Just run this script to create the source database so we can use it for our example.

In [None]:
import os
import pandas as pd
import awswrangler as wr
import pydbtools as pydb

In [None]:
# setup your own testing area (set foldername = GH username)
foldername = "mratford"  # GH username
foldername = foldername.lower().replace("-", "_")

In [None]:
bucketname = "alpha-everyone"
s3_base_path = f"s3://{bucketname}/{foldername}/"

db_name = f"aws_example_{foldername}"
source_db_base_path = f"s3://{bucketname}/{foldername}/source_db/"

pydb.delete_database_and_data(db_name)

# Setup source database
# Create the database
pydb.create_database(db_name)

# Iterate through the tables in data/ and write them to our db using awswrangler
for table_name in ["department", "employees", "sales"]:
    table_path = pydb.s3_path_join(source_db_base_path, f"{table_name}/")
    pydb.file_to_table(
        path=f"data/{table_name}.csv",
        database=db_name,
        table=table_name,
        location=table_path,
    )

## Task

We are going to create a table that shows total sales per employee using all 3 tables.

In [None]:
pydb.read_sql_query(f"SELECT * FROM {db_name}.employees LIMIT 5", ctas_approach=False)

In [None]:
pydb.read_sql_query(f"SELECT * FROM {db_name}.department LIMIT 5", ctas_approach=False)

In [None]:
pydb.read_sql_query(f"SELECT * FROM {db_name}.sales LIMIT 5", ctas_approach=False)

pydbtools has `read_sql_queries` and `read_sql_queries` functions that allow you to create temporary tables within SQL which you can refer to in a `__temp__` database.

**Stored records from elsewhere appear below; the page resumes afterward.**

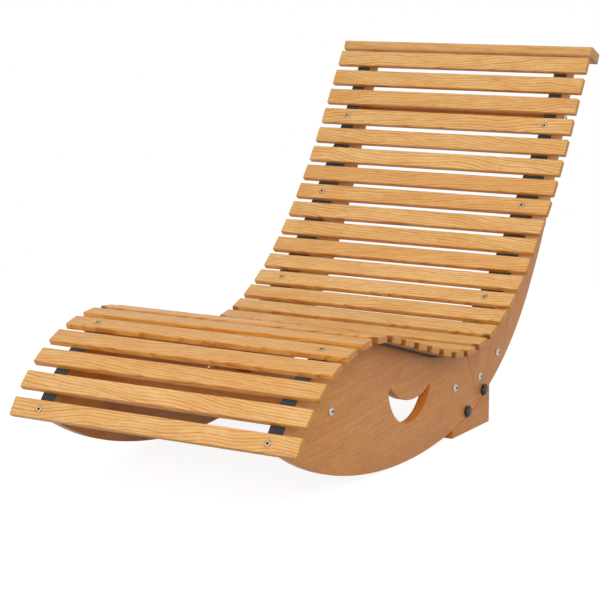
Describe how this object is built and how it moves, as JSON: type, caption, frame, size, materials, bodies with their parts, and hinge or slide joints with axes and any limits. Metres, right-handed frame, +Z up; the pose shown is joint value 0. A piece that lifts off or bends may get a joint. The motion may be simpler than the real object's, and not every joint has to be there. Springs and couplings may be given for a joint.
{
  "type": "rocking chaise lounge",
  "caption": "Rocking chaise lounge: a slatted wooden mat on webbing straps over two shaped side boards with round rocker undersides, hand grips and stop feet.",
  "frame": {"origin": "on the ground under the middle of the lounge's length and width", "axes": "+Y runs from the foot end to the head end, +Z is up, +X is to the right as seen from the foot end"},
  "size_m": [0.6, 1.2778, 0.7434],
  "materials": {
    "slat_wood": "oiled golden hardwood with open cathedral grain",
    "frame_wood": "oiled redder hardwood boards with streaked grain",
    "strap_webbing": "charcoal woven webbing",
    "bolt_zinc": "zinc plated domed bolt heads",
    "cap_black": "satin black hexagonal caps"
  },
  "bodies": {
    "root": {"slat_01": "slat_wood", "slat_02": "slat_wood", "slat_03": "slat_wood", "slat_04": "slat_wood", "slat_05": "slat_wood", "slat_06": "slat_wood", "slat_07": "slat_wood", "slat_08": "slat_wood", "slat_09": "slat_wood", "slat_10": "slat_wood", "slat_11": "slat_wood", "slat_12": "slat_wood", "slat_13": "slat_wood", "slat_14": "slat_wood", "slat_15": "slat_wood", "slat_16": "slat_wood", "slat_17": "slat_wood", "slat_18": "slat_wood", "slat_19": "slat_wood", "slat_20": "slat_wood", "slat_21": "slat_wood", "slat_22": "slat_wood", "slat_23": "slat_wood", "slat_24": "slat_wood", "slat_25": "slat_wood", "slat_26": "slat_wood", "slat_27": "slat_wood", "slat_28": "slat_wood", "slat_29": "slat_wood", "slat_30": "slat_wood", "top_rail": "slat_wood", "front_cross_rail": "frame_wood", "lower_back_cross_rail": "frame_wood", "upper_back_cross_rail": "frame_wood", "front_panel_left": "frame_wood", "rear_arm_left": "frame_wood", "stop_plate_left": "frame_wood", "webbing_strap_left": "strap_webbing", "front_cross_rail_bolt_left": "bolt_zinc", "lower_back_cross_rail_bolt_left": "bolt_zinc", "upper_back_cross_rail_bolt_left": "bolt_zinc", "plate_bolt_front_left": "bolt_zinc", "plate_bolt_rear_left": "bolt_zinc", "knob_bolt_front_left": "cap_black", "knob_bolt_rear_left": "cap_black", "front_panel_right": "frame_wood", "rear_arm_right": "frame_wood", "stop_plate_right": "frame_wood", "webbing_strap_right": "strap_webbing", "front_cross_rail_bolt_right": "bolt_zinc", "lower_back_cross_rail_bolt_right": "bolt_zinc", "upper_back_cross_rail_bolt_right": "bolt_zinc", "plate_bolt_front_right": "bolt_zinc", "plate_bolt_rear_right": "bolt_zinc", "knob_bolt_front_right": "cap_black", "knob_bolt_rear_right": "cap_black"}
  },
  "joints": []
}
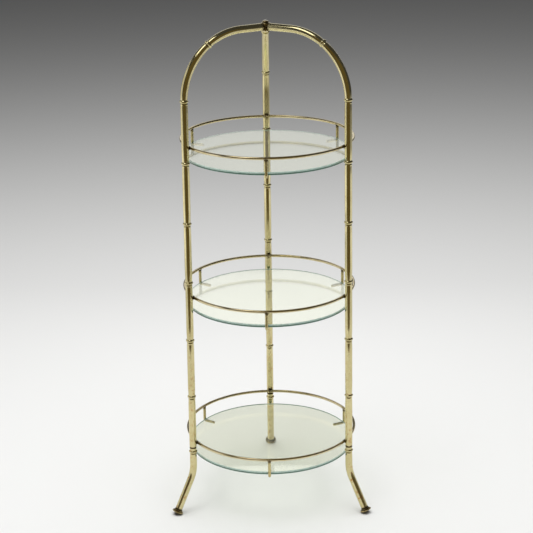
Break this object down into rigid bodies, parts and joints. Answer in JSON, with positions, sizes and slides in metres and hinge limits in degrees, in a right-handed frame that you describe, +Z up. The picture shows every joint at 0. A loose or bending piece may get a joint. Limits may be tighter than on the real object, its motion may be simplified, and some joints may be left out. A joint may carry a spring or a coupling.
{
  "type": "tiered cake stand",
  "caption": "Bamboo-pattern brass tripod whose legs arch up to a crown, with round glass shelves set one above another in gallery rails and resting loose on bent prongs.",
  "frame": {"origin": "on the floor plane, at the centre of the stand's box in plan; the stand's own upright axis stands 23.6 mm in front of it, at y = -0.0236", "axes": "+Z up along the stand's height, -Y towards the front, between the two front legs, +X to the right as seen from the front"},
  "size_m": [0.3356, 0.3372, 0.822],
  "materials": {
    "tube_brass": "polished, lightly tarnished",
    "rod_brass": "polished, lightly tarnished",
    "fitting_brass": "darkened, worn",
    "clear_glass": "clear float glass, green at the edge"
  },
  "bodies": {
    "stand_frame": {"leg_front_left": "tube_brass", "leg_front_right": "tube_brass", "leg_rear": "tube_brass", "foot_front_left": "fitting_brass", "foot_front_right": "fitting_brass", "foot_rear": "fitting_brass", "crown_hub": "fitting_brass", "crown_finial": "fitting_brass", "rail_top": "rod_brass", "rail_middle": "rod_brass", "rail_bottom": "rod_brass", "bracket_top_front": "rod_brass", "bracket_top_right": "rod_brass", "bracket_top_left": "rod_brass", "bracket_middle_front": "rod_brass", "bracket_middle_right": "rod_brass", "bracket_middle_left": "rod_brass", "bracket_bottom_front": "rod_brass", "bracket_bottom_right": "rod_brass", "bracket_bottom_left": "rod_brass"},
    "top_shelf_glass": {"shelf_top": "clear_glass"},
    "middle_shelf_glass": {"shelf_middle": "clear_glass"},
    "bottom_shelf_glass": {"shelf_bottom": "clear_glass"}
  },
  "joints": [
    {"name": "top_shelf_lift", "type": "slide", "parent": "stand_frame", "child": "top_shelf_glass", "axis": [0, 0, 1], "range_m": [0, 0.1]},
    {"name": "middle_shelf_lift", "type": "slide", "parent": "stand_frame", "child": "middle_shelf_glass", "axis": [0, 0, 1], "range_m": [0, 0.235]},
    {"name": "bottom_shelf_lift", "type": "slide", "parent": "stand_frame", "child": "bottom_shelf_glass", "axis": [0, 0, 1], "range_m": [0, 0.24]}
  ]
}
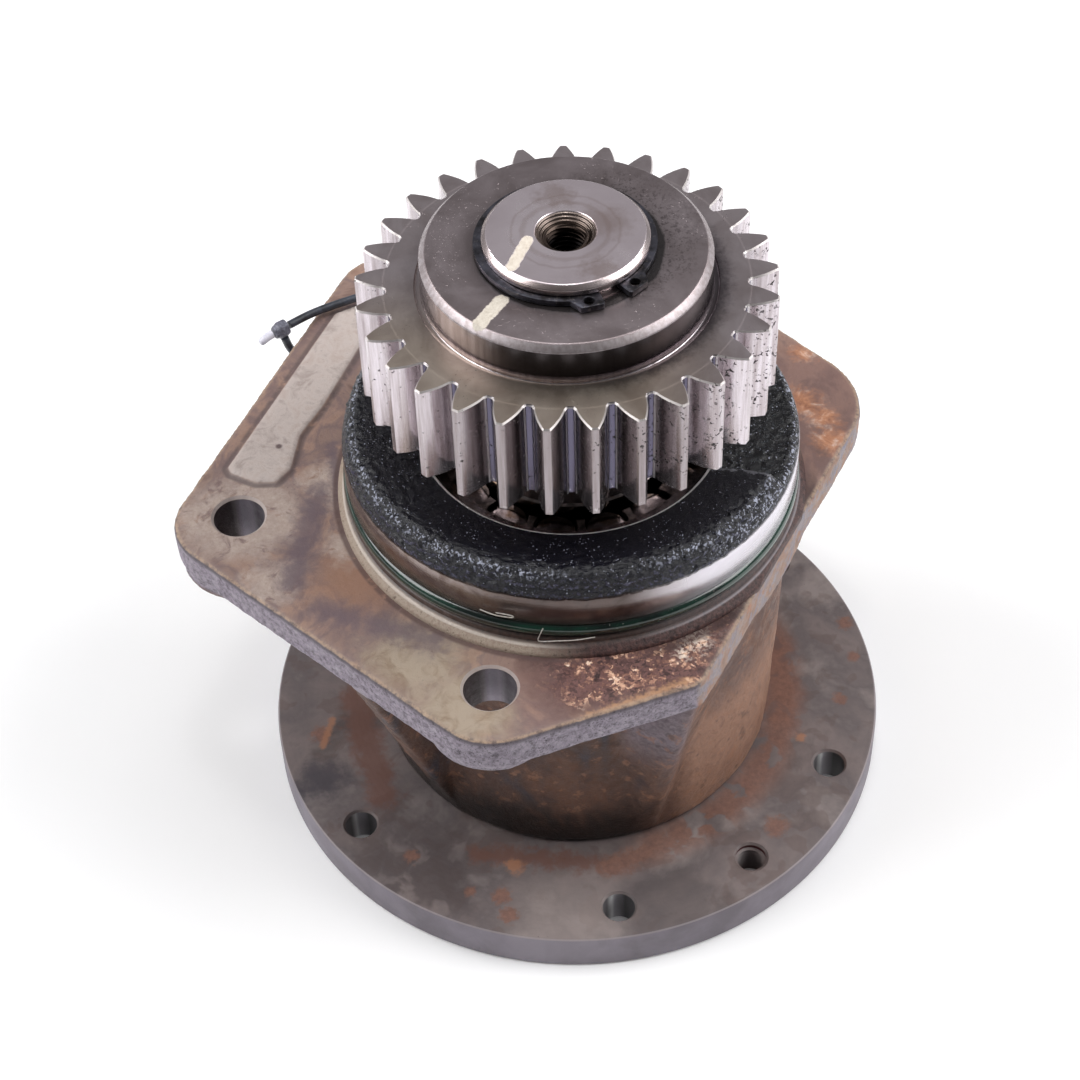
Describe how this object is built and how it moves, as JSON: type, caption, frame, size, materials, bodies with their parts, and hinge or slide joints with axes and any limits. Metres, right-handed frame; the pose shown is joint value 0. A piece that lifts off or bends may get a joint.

**First create a total_sales table:**

In [None]:
sql = f"""
CREATE TEMP TABLE total_sales AS
SELECT employee_id, sum(sales) as total_sales
FROM {db_name}.sales
GROUP BY employee_id;
"""
print(sql)

**Then create a table of employee names from the sales department:**

In [None]:
sql += f"""
CREATE TEMP TABLE sales_employees AS
SELECT e.employee_id, e.forename, e.surname, d.department_name
FROM {db_name}.employees AS e
LEFT JOIN {db_name}.department AS d
ON e.department_id = d.department_id
WHERE e.department_id = 1;
"""
print(sql)

**Finally return our final tables**

Note that more than one select statement can be used so the function returns an iterator yielding the results of each select.

In [None]:
sql += f"""
SELECT se.*, ts.total_sales
FROM __temp__.sales_employees AS se
INNER JOIN __temp__.total_sales AS ts
ON se.employee_id = ts.employee_id;
"""
print(sql)

In [None]:
total_sales = pydb.read_sql_queries(sql)

In [None]:
total_sales

The `read_sql_queries_gen` function allows you to use more than `SELECT` statement, returning an iterator of dataframes.

In [None]:
sql += f"""
SELECT forename, surname, sum(s.sales) as q1_sales
FROM __temp__.sales_employees AS se
LEFT JOIN {db_name}.sales AS s
ON se.employee_id = s.employee_id
GROUP BY forename, surname;
"""
print(sql)

In [None]:
total_sales, q1_sales = tuple(pydb.read_sql_queries_gen(sql))
q1_sales

In [None]:
### Clean up

pydb.delete_database_and_data(db_name)